OpenID vs SSL/TLS client certificates
Richard 'toast' Russo
russor at msoe.edu
Mon Jul 18 22:14:53 PDT 2005
--- Daniel Patterson <danpat at danpat.net> wrote:
> Hello all,
> Can someone explain the advantages of OpenID over using
> something like X.509 client certificates? Perhaps I'm
> not understanding the implications of OpenID, but I'm
> not quite seeing what new thing it does.
> Given that there is a massive deployment of SSL-capable
> clients (including non AJAX clients), wouldn't it make
> more sense to push that technology (assuming that OpenID
> can't do extra magic, please, correct me if I'm wrong)?
> If a user publishes an X.509 self-signed certificate at a
> URL controlled by them, and asserts that URL as their
> ID (i.e. very similar to what OpenID is doing), then
> they can prove ownership of that URL by establishing
> an SSL connection using the corresponding private key
> for that certificate. Heck, the private key could
> include the URL that the self-signed public certificate
> is posted to, and the user wouldn't even need to supply
> anything. Most modern browsers include a GUI for
> selecting which private key to use that they present when
> they come across an SSL enabled site that requires a client
> certificate, and there are multiple to choose from.

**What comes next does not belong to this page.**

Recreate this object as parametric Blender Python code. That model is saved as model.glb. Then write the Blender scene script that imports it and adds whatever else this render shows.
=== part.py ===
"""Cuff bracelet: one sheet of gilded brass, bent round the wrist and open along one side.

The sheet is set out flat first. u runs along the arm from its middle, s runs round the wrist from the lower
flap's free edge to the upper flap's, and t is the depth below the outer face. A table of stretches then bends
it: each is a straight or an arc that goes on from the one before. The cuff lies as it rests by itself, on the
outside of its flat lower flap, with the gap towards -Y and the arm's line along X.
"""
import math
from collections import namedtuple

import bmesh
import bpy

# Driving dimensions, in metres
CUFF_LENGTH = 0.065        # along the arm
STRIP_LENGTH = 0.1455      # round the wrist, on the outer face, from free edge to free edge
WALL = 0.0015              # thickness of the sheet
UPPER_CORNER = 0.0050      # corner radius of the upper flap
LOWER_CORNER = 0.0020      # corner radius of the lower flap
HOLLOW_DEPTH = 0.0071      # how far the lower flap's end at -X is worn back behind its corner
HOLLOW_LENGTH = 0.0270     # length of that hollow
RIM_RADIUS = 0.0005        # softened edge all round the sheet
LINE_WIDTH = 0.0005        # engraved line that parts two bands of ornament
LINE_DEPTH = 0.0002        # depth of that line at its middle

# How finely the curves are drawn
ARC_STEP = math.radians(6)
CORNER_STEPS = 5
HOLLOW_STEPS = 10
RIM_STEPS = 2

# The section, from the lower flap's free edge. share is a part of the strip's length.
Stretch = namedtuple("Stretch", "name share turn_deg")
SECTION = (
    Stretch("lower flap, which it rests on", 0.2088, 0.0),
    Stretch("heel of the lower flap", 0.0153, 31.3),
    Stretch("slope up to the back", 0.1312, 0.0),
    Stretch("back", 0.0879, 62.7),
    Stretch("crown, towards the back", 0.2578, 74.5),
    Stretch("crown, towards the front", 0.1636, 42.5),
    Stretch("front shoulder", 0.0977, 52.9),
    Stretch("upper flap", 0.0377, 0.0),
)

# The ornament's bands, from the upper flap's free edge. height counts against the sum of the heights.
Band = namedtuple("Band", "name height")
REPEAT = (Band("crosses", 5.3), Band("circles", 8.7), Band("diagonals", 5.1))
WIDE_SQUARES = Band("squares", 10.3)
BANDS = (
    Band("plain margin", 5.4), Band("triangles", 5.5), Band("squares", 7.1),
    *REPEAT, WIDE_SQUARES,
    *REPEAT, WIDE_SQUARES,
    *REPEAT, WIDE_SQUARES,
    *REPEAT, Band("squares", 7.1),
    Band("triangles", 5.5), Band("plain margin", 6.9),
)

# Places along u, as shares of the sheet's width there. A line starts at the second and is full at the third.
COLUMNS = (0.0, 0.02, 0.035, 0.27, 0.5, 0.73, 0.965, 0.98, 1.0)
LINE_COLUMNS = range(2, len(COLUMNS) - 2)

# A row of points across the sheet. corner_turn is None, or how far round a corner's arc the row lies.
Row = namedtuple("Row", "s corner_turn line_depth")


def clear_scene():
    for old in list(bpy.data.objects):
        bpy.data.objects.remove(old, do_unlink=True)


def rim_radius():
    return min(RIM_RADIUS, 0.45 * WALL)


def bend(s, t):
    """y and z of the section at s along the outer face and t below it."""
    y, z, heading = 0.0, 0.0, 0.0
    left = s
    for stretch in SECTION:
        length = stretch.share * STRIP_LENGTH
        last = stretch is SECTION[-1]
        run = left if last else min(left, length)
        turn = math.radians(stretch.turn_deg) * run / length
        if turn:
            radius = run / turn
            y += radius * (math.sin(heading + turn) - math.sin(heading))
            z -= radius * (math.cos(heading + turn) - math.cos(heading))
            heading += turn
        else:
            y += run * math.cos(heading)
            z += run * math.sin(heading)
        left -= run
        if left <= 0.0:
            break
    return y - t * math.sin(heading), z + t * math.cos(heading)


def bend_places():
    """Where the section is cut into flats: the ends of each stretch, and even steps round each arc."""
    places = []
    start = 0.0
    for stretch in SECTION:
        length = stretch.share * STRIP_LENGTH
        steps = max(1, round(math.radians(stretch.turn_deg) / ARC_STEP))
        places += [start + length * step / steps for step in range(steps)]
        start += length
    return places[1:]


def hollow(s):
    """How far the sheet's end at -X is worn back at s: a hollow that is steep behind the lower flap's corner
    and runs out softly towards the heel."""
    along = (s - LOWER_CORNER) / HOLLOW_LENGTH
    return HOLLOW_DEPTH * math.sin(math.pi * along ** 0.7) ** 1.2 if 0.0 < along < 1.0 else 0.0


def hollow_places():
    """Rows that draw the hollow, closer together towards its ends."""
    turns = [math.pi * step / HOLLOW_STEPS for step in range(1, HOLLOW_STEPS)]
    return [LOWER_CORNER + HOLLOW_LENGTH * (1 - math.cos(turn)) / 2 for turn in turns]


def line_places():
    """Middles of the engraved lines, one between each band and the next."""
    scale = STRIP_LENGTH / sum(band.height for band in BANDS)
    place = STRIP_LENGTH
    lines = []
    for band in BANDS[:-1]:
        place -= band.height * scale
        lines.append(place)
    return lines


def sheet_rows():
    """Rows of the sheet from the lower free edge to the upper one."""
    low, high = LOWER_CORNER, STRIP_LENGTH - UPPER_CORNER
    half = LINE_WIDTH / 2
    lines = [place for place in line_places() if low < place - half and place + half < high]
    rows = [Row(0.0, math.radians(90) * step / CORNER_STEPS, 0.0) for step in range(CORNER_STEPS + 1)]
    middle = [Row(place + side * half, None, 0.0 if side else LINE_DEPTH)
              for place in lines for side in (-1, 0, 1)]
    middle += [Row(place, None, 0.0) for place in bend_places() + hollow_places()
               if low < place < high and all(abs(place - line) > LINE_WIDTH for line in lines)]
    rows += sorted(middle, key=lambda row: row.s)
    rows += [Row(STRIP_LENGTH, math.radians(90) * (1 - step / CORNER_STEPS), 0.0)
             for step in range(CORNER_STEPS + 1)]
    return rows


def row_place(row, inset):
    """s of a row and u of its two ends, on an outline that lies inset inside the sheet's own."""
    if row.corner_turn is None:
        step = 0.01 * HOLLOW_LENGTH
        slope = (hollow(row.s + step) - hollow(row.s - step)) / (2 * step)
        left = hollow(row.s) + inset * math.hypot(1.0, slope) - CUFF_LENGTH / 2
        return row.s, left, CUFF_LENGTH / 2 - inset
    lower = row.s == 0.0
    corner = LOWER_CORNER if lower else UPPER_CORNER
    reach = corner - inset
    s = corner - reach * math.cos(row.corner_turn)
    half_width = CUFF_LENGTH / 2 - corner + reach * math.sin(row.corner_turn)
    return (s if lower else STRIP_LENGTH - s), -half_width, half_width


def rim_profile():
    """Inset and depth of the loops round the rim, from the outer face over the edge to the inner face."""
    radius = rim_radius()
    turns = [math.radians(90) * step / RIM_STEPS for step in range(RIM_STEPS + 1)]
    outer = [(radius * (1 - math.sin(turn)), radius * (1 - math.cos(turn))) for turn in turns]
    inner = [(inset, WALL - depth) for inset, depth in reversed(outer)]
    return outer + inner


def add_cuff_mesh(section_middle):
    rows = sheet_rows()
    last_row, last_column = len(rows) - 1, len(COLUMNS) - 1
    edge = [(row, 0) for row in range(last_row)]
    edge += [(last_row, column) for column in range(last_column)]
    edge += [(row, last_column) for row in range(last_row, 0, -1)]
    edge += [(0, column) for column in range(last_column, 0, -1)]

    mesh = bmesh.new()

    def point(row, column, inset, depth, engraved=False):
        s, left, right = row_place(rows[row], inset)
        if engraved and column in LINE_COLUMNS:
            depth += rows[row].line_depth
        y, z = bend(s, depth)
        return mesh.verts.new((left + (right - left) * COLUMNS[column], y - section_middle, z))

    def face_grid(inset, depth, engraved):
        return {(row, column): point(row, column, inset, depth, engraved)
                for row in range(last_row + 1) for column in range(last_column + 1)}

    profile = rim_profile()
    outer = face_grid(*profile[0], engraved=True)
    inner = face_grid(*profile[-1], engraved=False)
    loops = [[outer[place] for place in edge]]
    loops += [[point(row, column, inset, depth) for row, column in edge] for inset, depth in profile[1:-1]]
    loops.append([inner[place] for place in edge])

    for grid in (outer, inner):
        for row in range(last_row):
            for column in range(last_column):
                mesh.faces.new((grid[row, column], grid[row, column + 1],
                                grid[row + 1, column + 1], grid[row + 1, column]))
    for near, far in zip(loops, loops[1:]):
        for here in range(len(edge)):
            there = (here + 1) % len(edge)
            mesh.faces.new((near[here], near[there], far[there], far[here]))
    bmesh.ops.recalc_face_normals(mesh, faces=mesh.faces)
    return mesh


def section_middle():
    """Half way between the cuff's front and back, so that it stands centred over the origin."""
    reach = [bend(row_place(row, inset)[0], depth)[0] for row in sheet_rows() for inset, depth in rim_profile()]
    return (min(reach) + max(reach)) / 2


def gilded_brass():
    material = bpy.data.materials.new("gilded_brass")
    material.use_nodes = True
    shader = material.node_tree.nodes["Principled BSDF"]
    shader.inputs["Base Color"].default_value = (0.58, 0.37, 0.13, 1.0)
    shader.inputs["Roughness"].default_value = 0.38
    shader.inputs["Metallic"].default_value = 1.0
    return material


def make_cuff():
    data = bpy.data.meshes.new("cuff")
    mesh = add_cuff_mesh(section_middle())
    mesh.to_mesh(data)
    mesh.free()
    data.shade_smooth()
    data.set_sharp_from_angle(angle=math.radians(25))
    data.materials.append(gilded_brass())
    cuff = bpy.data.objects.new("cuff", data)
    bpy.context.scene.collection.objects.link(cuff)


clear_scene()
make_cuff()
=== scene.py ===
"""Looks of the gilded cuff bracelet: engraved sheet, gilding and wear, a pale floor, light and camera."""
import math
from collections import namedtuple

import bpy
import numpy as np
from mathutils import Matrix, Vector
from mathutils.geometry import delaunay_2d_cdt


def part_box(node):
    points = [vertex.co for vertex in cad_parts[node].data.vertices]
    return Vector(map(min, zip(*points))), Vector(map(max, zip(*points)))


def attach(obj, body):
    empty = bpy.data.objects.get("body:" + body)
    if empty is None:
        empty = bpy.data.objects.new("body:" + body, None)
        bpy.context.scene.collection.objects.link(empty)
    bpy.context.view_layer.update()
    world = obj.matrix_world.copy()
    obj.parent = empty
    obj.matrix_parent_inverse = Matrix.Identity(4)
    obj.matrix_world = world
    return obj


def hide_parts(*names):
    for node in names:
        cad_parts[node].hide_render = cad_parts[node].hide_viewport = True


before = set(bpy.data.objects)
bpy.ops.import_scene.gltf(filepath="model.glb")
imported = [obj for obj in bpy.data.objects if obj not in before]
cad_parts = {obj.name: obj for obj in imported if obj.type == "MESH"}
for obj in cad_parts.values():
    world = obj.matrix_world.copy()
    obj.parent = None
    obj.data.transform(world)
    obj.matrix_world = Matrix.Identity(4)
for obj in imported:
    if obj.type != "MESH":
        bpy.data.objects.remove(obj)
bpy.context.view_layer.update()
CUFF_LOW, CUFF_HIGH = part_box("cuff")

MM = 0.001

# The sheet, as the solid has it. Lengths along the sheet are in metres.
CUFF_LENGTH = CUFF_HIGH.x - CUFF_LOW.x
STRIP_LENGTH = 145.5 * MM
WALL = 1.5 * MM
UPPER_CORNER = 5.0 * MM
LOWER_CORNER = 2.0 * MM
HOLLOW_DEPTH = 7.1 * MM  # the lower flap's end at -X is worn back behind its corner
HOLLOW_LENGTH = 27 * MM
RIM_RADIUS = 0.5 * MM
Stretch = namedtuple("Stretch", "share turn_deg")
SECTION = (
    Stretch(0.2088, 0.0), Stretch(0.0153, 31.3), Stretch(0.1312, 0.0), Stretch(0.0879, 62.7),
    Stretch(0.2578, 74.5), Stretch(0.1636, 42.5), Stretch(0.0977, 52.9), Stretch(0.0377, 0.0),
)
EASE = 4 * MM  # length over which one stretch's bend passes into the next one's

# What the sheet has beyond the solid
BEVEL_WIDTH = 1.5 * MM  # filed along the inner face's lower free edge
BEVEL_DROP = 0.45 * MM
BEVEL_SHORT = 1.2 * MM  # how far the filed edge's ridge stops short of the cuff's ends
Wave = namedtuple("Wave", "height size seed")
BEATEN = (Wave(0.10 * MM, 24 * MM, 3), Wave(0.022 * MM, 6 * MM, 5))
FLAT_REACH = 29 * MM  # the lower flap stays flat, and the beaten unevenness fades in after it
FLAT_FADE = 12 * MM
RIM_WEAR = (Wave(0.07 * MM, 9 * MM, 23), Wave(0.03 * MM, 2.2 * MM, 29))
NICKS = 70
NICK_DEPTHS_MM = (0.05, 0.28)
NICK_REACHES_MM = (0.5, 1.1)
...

> The only piece I can see missing from the SSL puzzle is
> a tool that makes it easy for people to create, sign
> and publish X.509 certificates (there seems to be this
> impression that certificates have to be issued by
> trusted authorities, which they don't).
This is the primary piece that's missing. X.509 certs have been
around for ages, but nobody has created something that's easy to use
as an end user, identity issuer, and identity consumer. Also, SSL is
out of reach for many small sites.
OpenID is pretty darn easy for an end user, not too bad for an
identity consumer, and not that hard for identity issuers either.